## Exercise instructions
Reproduce the section of the listing that begins at the line containing "b = piece.BoundBox" and finishes at the line containing "before = set(bpy.data.objects)". Include both end lines and nothing beyond them.

- - -

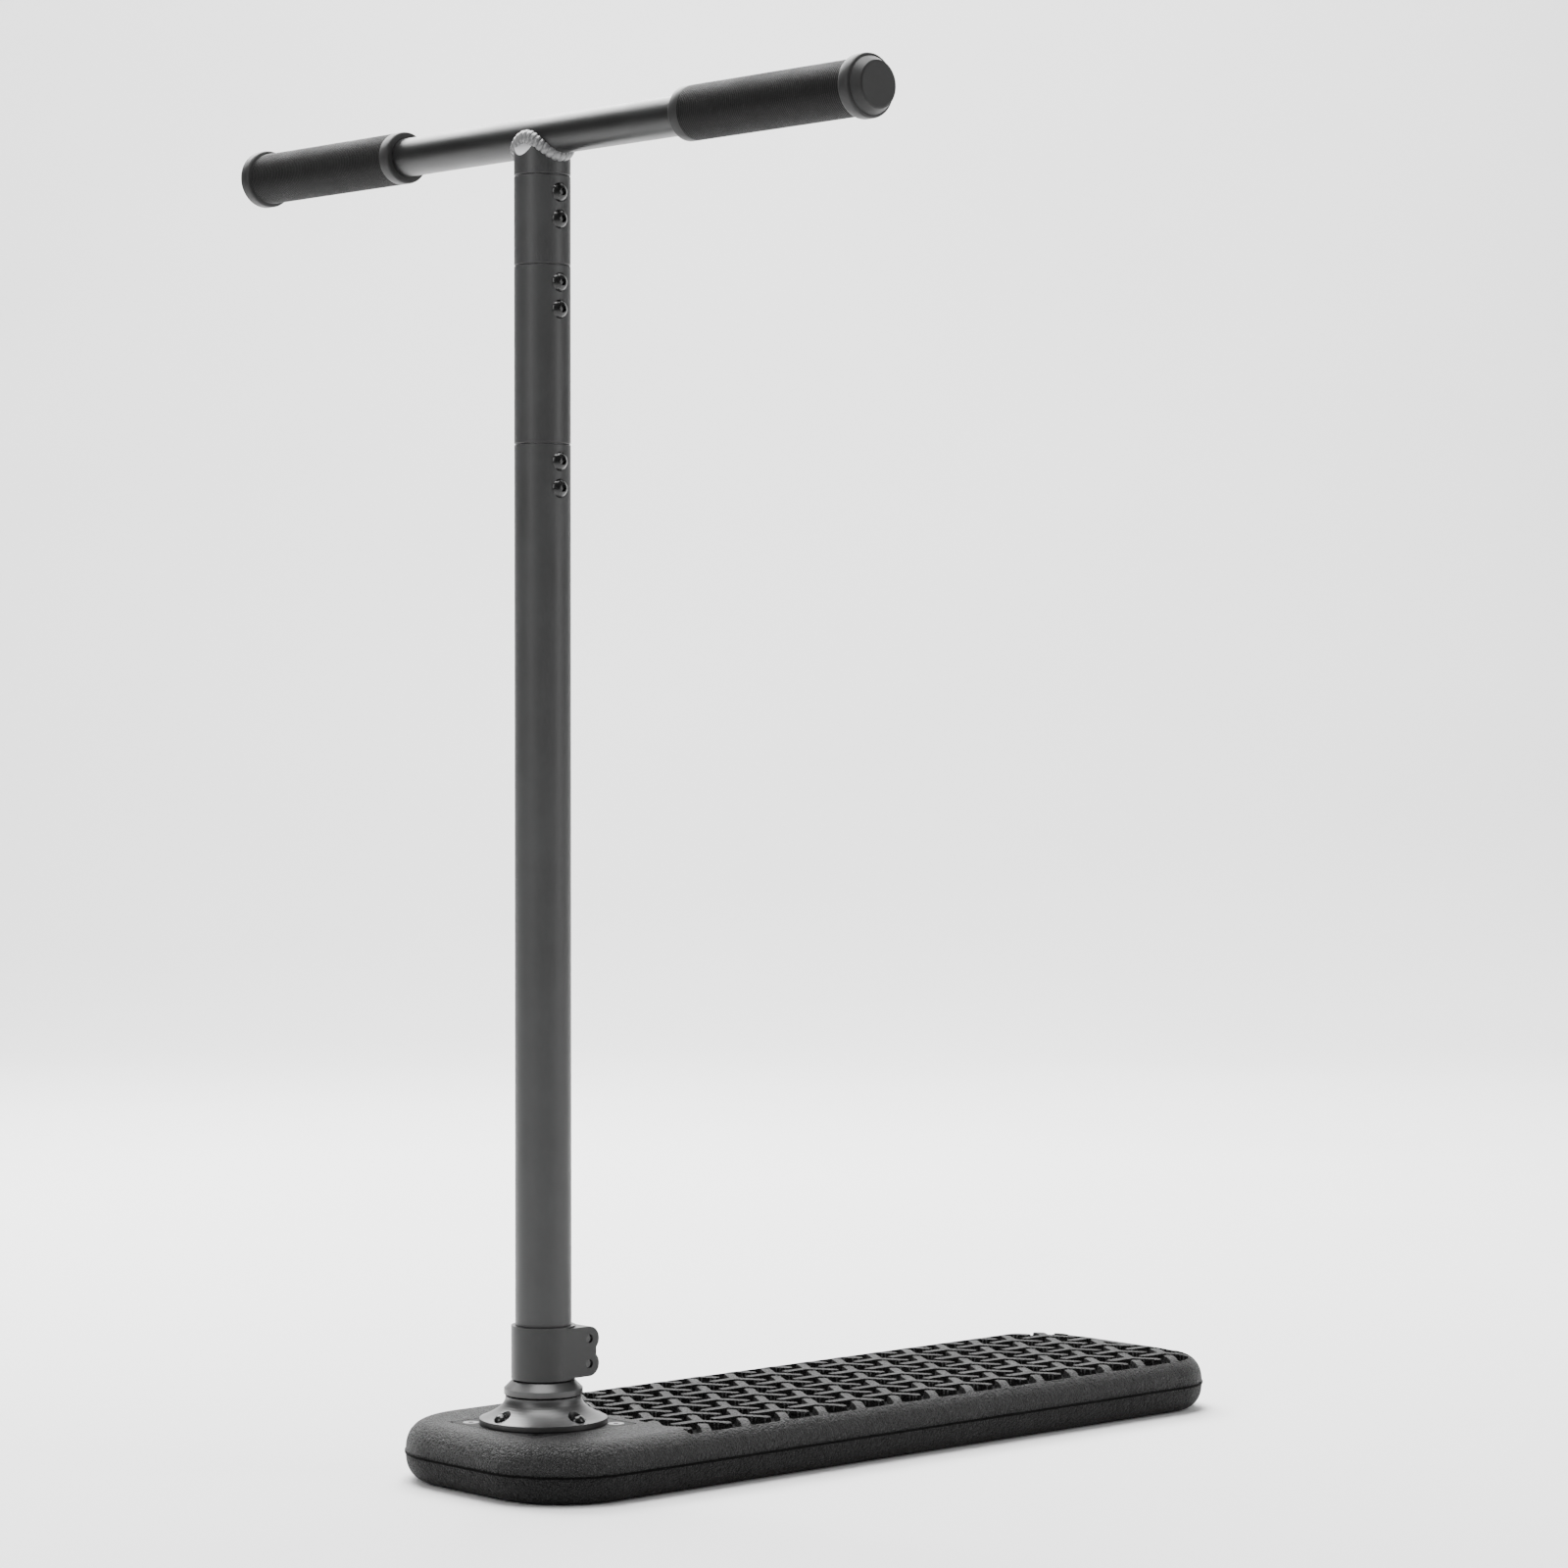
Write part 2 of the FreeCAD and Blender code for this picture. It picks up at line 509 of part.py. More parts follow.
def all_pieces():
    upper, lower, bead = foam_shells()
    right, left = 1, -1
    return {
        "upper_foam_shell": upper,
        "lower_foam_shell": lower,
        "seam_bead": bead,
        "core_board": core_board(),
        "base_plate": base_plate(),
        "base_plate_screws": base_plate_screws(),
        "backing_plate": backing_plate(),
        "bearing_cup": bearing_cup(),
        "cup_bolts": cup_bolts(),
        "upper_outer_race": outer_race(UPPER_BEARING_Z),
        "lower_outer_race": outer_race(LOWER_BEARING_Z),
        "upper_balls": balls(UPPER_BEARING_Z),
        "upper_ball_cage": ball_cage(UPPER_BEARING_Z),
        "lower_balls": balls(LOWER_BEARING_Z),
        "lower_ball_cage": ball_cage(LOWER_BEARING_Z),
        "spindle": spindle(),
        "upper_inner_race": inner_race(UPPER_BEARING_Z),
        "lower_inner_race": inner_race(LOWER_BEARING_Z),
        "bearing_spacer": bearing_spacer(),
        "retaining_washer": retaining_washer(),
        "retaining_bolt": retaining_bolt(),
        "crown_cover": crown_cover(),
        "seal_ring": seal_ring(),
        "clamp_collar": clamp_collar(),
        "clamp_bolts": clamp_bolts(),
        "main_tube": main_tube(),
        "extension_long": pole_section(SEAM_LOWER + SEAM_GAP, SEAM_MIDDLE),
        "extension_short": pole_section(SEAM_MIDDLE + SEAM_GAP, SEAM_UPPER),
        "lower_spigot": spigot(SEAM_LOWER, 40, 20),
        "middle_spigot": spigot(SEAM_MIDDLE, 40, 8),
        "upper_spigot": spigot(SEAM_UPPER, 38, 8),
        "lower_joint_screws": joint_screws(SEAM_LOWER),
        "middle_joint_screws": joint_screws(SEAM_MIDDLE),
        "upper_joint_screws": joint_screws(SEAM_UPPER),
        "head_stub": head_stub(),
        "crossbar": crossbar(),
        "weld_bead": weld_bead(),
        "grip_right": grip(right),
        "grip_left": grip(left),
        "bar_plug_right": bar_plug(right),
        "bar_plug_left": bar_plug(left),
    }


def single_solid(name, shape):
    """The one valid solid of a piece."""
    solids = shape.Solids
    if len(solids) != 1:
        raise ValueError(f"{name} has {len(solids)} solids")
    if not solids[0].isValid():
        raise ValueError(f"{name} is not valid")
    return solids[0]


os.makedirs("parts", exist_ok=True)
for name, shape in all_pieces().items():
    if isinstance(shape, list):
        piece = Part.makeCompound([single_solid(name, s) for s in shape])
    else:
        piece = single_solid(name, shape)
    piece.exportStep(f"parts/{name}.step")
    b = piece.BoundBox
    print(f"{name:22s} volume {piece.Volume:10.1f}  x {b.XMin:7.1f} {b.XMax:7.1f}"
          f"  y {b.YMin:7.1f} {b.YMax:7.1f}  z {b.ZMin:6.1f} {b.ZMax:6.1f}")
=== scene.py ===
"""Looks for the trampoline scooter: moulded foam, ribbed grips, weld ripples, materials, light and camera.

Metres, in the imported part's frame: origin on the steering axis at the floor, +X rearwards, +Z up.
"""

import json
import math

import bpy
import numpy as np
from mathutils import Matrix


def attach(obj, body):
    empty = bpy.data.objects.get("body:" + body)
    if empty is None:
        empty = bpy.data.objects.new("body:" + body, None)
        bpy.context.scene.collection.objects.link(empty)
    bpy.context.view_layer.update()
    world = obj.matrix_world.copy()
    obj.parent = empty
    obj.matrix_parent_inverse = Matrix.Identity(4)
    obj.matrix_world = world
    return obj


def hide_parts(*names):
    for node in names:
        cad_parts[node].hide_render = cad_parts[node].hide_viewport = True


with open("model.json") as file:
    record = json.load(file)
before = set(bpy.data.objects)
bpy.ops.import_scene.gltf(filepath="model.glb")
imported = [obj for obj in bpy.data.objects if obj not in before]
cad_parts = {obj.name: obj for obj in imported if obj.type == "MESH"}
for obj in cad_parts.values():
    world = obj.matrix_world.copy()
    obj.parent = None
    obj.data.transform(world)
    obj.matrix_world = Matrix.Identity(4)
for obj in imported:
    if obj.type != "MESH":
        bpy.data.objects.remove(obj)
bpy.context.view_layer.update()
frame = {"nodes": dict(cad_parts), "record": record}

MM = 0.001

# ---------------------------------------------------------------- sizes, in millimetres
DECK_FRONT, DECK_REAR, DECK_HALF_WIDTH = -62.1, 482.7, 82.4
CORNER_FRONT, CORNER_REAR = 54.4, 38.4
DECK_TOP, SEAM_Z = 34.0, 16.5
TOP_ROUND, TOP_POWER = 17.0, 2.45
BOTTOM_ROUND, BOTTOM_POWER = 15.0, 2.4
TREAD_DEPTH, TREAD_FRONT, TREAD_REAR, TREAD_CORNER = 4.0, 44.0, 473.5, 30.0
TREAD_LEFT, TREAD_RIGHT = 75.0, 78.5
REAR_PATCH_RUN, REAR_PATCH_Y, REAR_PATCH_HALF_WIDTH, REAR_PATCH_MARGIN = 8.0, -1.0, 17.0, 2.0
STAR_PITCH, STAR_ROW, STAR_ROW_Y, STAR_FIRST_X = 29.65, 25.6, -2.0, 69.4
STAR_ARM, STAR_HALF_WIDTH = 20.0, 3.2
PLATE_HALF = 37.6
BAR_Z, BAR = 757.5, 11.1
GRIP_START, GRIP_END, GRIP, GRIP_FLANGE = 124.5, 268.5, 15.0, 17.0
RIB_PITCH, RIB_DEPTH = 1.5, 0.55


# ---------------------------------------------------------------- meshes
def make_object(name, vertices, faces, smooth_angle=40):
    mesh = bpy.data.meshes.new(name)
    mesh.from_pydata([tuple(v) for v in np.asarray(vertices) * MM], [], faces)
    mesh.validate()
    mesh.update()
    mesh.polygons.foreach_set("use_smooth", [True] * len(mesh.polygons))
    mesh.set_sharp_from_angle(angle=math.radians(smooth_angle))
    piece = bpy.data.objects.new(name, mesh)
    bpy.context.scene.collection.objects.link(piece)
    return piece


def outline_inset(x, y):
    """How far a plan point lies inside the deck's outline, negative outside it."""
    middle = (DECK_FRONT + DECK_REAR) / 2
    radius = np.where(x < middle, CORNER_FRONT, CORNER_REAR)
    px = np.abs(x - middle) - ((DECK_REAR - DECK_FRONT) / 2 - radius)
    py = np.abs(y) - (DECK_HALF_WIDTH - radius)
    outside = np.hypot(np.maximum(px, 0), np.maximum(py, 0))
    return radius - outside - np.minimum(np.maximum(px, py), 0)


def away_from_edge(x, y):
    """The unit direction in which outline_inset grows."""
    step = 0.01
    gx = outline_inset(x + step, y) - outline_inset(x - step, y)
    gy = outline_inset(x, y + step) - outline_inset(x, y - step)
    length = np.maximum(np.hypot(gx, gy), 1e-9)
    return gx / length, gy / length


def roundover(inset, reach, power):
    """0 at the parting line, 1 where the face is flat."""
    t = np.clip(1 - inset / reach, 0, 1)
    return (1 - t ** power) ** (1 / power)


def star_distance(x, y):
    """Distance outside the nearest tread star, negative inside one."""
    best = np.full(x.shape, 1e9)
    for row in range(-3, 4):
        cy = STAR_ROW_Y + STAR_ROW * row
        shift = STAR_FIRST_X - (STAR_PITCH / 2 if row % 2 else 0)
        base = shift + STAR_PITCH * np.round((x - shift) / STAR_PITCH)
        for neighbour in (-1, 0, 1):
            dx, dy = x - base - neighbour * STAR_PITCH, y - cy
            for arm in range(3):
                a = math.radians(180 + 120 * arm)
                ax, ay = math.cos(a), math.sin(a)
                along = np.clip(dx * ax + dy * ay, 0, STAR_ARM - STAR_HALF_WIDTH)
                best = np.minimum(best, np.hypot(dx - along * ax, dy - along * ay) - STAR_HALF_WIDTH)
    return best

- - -

## Task response
    b = piece.BoundBox
    print(f"{name:22s} volume {piece.Volume:10.1f}  x {b.XMin:7.1f} {b.XMax:7.1f}"
          f"  y {b.YMin:7.1f} {b.YMax:7.1f}  z {b.ZMin:6.1f} {b.ZMax:6.1f}")
=== scene.py ===
"""Looks for the trampoline scooter: moulded foam, ribbed grips, weld ripples, materials, light and camera.

Metres, in the imported part's frame: origin on the steering axis at the floor, +X rearwards, +Z up.
"""

import json
import math

import bpy
import numpy as np
from mathutils import Matrix


def attach(obj, body):
    empty = bpy.data.objects.get("body:" + body)
    if empty is None:
        empty = bpy.data.objects.new("body:" + body, None)
        bpy.context.scene.collection.objects.link(empty)
    bpy.context.view_layer.update()
    world = obj.matrix_world.copy()
    obj.parent = empty
    obj.matrix_parent_inverse = Matrix.Identity(4)
    obj.matrix_world = world
    return obj


def hide_parts(*names):
    for node in names:
        cad_parts[node].hide_render = cad_parts[node].hide_viewport = True


with open("model.json") as file:
    record = json.load(file)
before = set(bpy.data.objects)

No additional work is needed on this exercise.